Please quote the material exactly, every line of it.

** Start Given information **

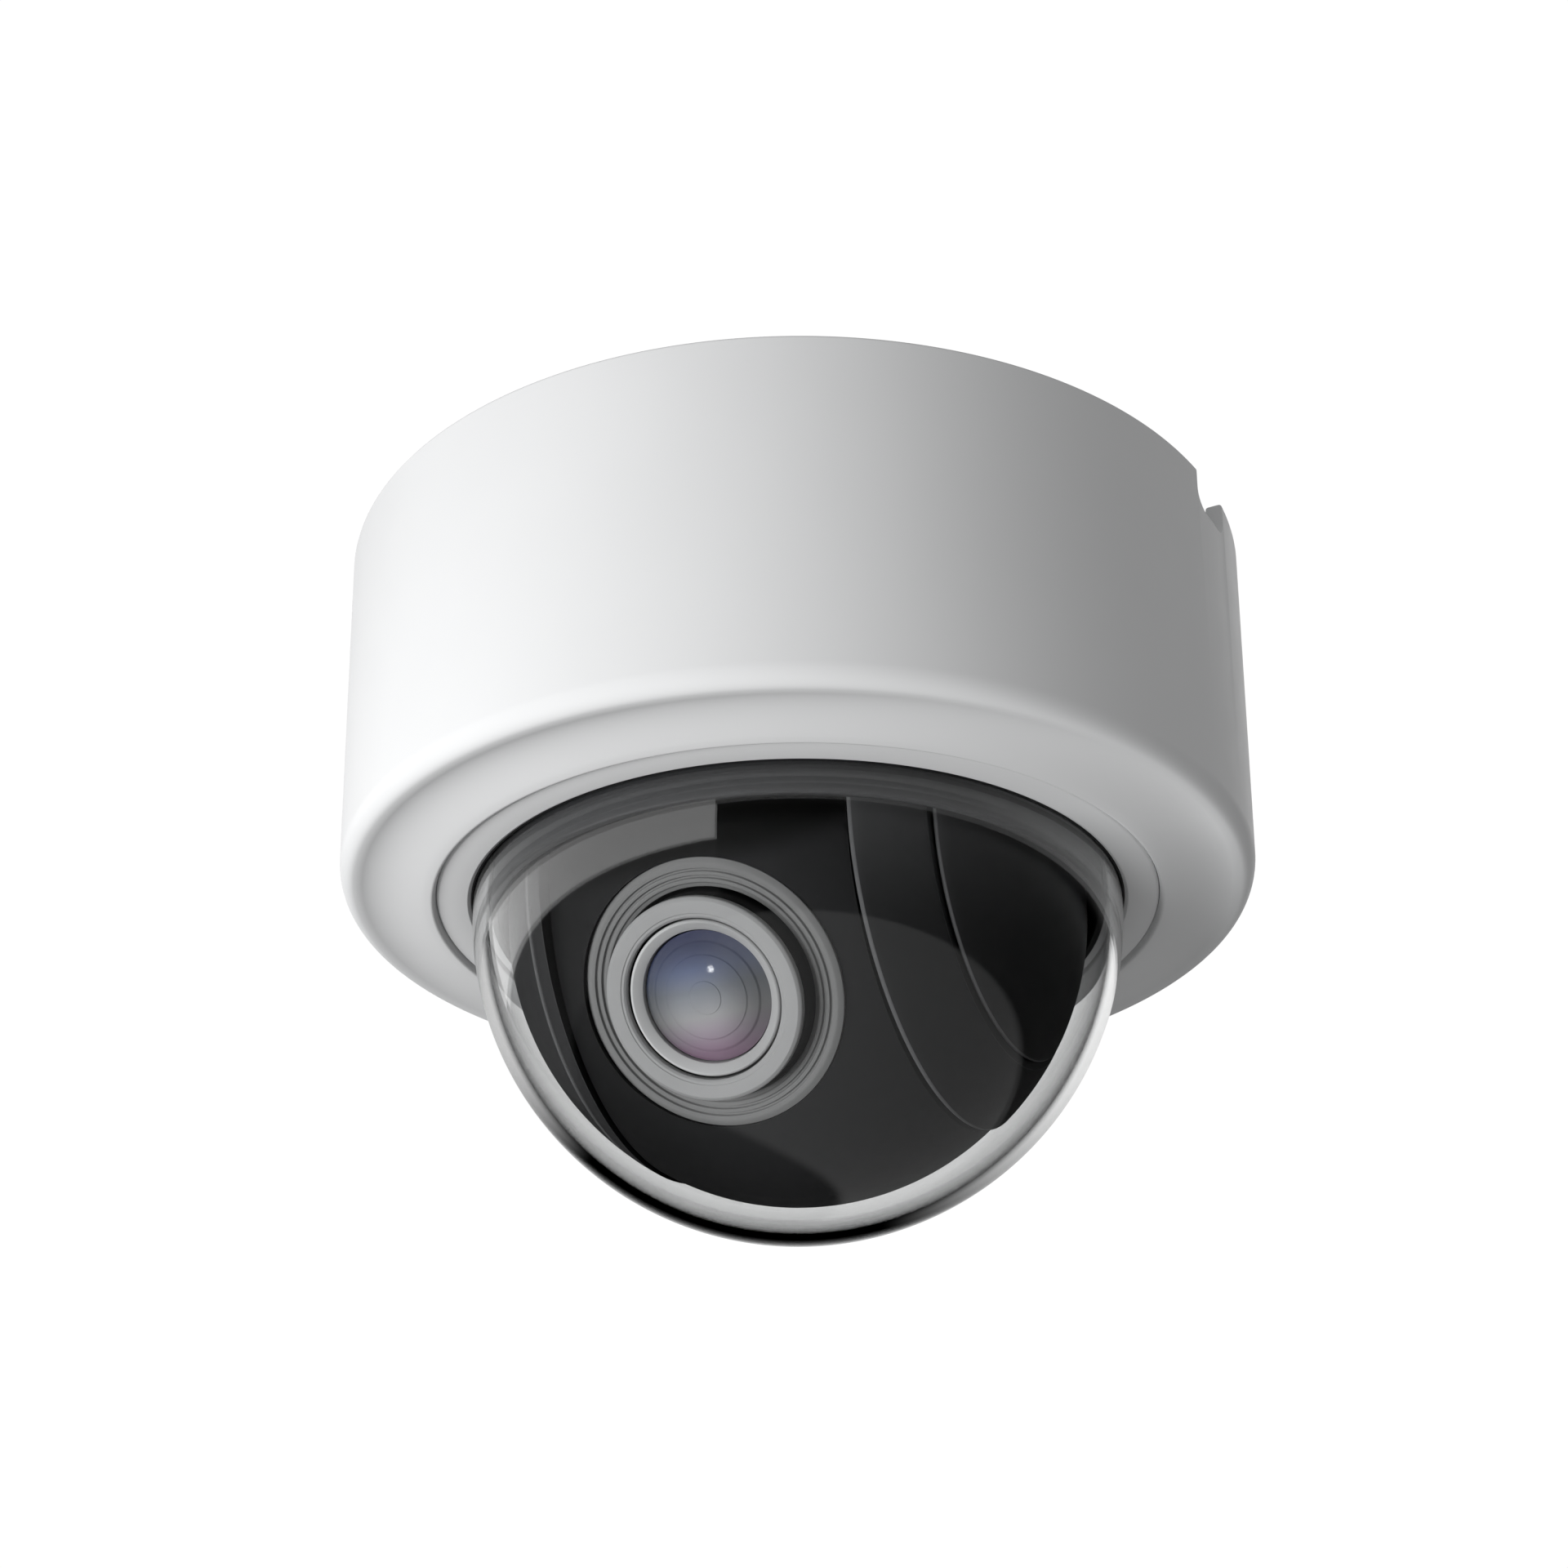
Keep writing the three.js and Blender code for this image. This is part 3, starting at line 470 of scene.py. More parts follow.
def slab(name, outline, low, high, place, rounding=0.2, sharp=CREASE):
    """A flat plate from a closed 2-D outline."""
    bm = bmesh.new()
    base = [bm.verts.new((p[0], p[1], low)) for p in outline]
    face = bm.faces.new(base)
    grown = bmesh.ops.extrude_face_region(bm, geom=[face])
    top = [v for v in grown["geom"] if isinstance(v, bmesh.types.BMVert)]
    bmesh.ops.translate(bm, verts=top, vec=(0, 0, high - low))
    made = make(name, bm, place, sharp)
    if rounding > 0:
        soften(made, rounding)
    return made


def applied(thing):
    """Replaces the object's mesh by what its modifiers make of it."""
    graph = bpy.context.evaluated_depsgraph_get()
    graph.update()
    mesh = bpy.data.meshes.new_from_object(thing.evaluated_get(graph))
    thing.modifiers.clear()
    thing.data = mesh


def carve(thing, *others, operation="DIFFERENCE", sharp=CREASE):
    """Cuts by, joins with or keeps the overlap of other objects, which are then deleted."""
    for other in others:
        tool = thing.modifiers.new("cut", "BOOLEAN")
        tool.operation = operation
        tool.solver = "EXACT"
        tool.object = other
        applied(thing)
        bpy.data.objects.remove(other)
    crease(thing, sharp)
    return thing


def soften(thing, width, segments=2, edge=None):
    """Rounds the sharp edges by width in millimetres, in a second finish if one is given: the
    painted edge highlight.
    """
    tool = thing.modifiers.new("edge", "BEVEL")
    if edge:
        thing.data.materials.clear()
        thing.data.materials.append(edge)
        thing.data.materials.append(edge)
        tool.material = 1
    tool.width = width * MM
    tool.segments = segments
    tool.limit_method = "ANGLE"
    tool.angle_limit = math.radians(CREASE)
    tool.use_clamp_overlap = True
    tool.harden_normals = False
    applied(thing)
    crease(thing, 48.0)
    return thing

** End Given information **

* [Task answer]:
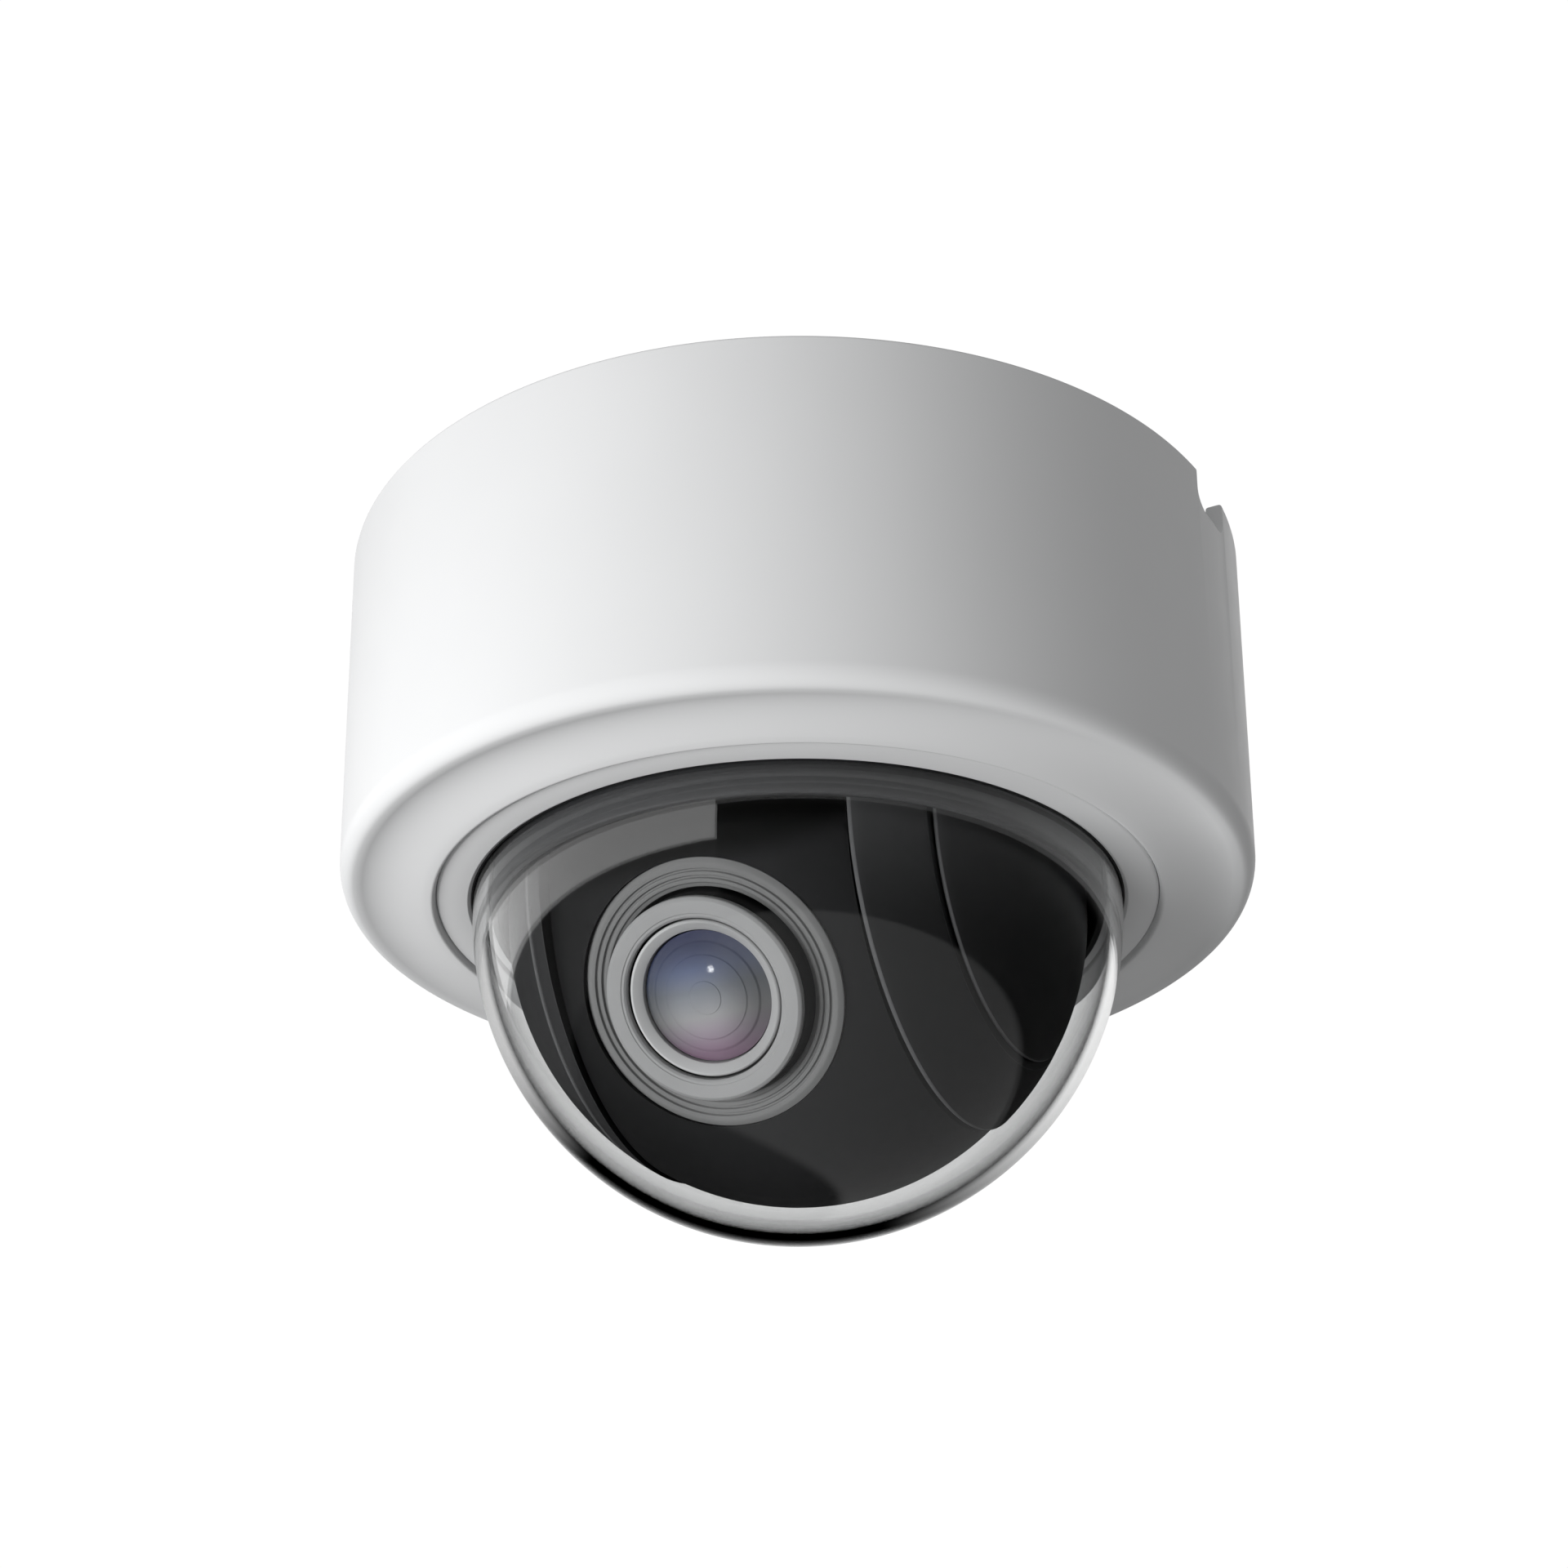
Keep writing the three.js and Blender code for this image. This is part 3, starting at line 470 of scene.py. More parts follow.
def slab(name, outline, low, high, place, rounding=0.2, sharp=CREASE):
    """A flat plate from a closed 2-D outline."""
    bm = bmesh.new()
    base = [bm.verts.new((p[0], p[1], low)) for p in outline]
    face = bm.faces.new(base)
    grown = bmesh.ops.extrude_face_region(bm, geom=[face])
    top = [v for v in grown["geom"] if isinstance(v, bmesh.types.BMVert)]
    bmesh.ops.translate(bm, verts=top, vec=(0, 0, high - low))
    made = make(name, bm, place, sharp)
    if rounding > 0:
        soften(made, rounding)
    return made


def applied(thing):
    """Replaces the object's mesh by what its modifiers make of it."""
    graph = bpy.context.evaluated_depsgraph_get()
    graph.update()
    mesh = bpy.data.meshes.new_from_object(thing.evaluated_get(graph))
    thing.modifiers.clear()
    thing.data = mesh


def carve(thing, *others, operation="DIFFERENCE", sharp=CREASE):
    """Cuts by, joins with or keeps the overlap of other objects, which are then deleted."""
    for other in others:
        tool = thing.modifiers.new("cut", "BOOLEAN")
        tool.operation = operation
        tool.solver = "EXACT"
        tool.object = other
        applied(thing)
        bpy.data.objects.remove(other)
    crease(thing, sharp)
    return thing


def soften(thing, width, segments=2, edge=None):
    """Rounds the sharp edges by width in millimetres, in a second finish if one is given: the
    painted edge highlight.
    """
    tool = thing.modifiers.new("edge", "BEVEL")
    if edge:
        thing.data.materials.clear()
        thing.data.materials.append(edge)
        thing.data.materials.append(edge)
        tool.material = 1
    tool.width = width * MM
    tool.segments = segments
    tool.limit_method = "ANGLE"
    tool.angle_limit = math.radians(CREASE)
    tool.use_clamp_overlap = True
    tool.harden_normals = False
    applied(thing)
    crease(thing, 48.0)
    return thing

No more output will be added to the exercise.